C’est ici que se sont fondés tous nos espoirs pour Sirāt, qui promettait, surtout dans sa deuxième moitié, un vertige philosophique. Avec son œuvre, il est évident qu’Oliver Laxe cherche à atteindre une sorte de théorie du tout. C’est sans compter toutefois la vacuité de sa réflexion, qui effleure les grands sujets tel un bachelier roublard en épreuve de philosophie, sans jamais en tirer autre chose que de la prétention. Car prétentieux, Sirāt l’est. Déjà, dans la manière qu’a le film de vouloir choquer. Comme un savant qui atteint le déclic et crie « Eureka », Oliver Laxe utilise la mort pour faire passer son message. Mais quand celle-ci n’est là que pour faire avancer artificiellement le récit ou changer la personnalité des protagonistes sans s’embarrasser de véritable développement scénaristique, tout le procédé tombe à l’eau.
Mad Laxe
Choquer pour choquer n’a que rarement l’effet recherché. Et de chocs, si Sirāt en est rempli, la plupart ne sont que gratuits. Aucune des morts, aucun des moments forts n’a de vision autre que de provoquer. Là est toute la facilité d’une mise en scène qui s’épargne de vraiment réfléchir. Au fond, n’est-ce pas une perte de temps quand on peut raccorder un scénario sans queue ni tête par des surprises gratuites ? Ironie intended, la gratuité de Sirāt rend l’édifice incroyablement fragile.

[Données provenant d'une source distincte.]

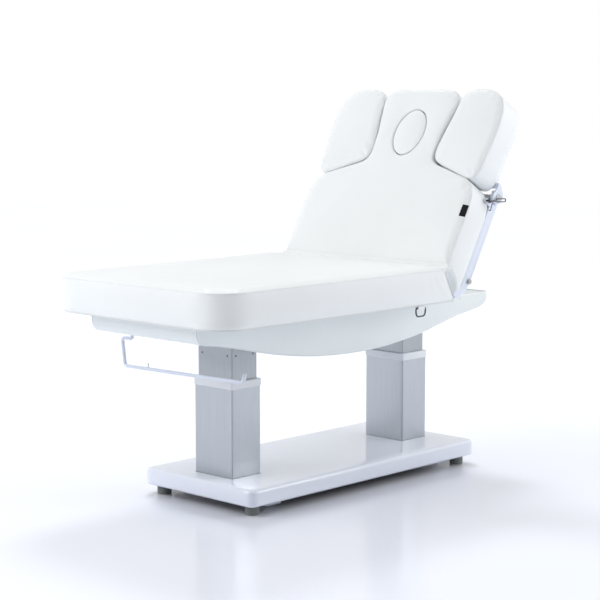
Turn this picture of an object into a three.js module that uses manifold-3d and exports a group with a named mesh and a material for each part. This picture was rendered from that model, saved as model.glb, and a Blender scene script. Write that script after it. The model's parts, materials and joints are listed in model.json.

C’est un véritable gâchis pour une œuvre qui se voulait toute autre, mais dont les velléités métaphysiques se heurtent à la confusion entre la gratuité d’un élément perturbateur et sa fortuité. Certes une histoire peut parfaitement avancer par moments fortuits, comme Frodon (Le Seigneur des Anneaux, comme vous ne l’ignorez pas) qui laisse tomber l’Anneau dans la Montagne du Destin sans le faire exprès, alors même qu’il voulait le garder pour lui-même à l’ultime seconde. Au fond, et malgré toute la noblesse de sa quête, le mal l’eût emporté si ce n’est pour cet évènement fortuit qui changea le destin du monde et força la victoire du bien. Dans Sirāt au contraire, l’histoire n’avance que de manière artificielle.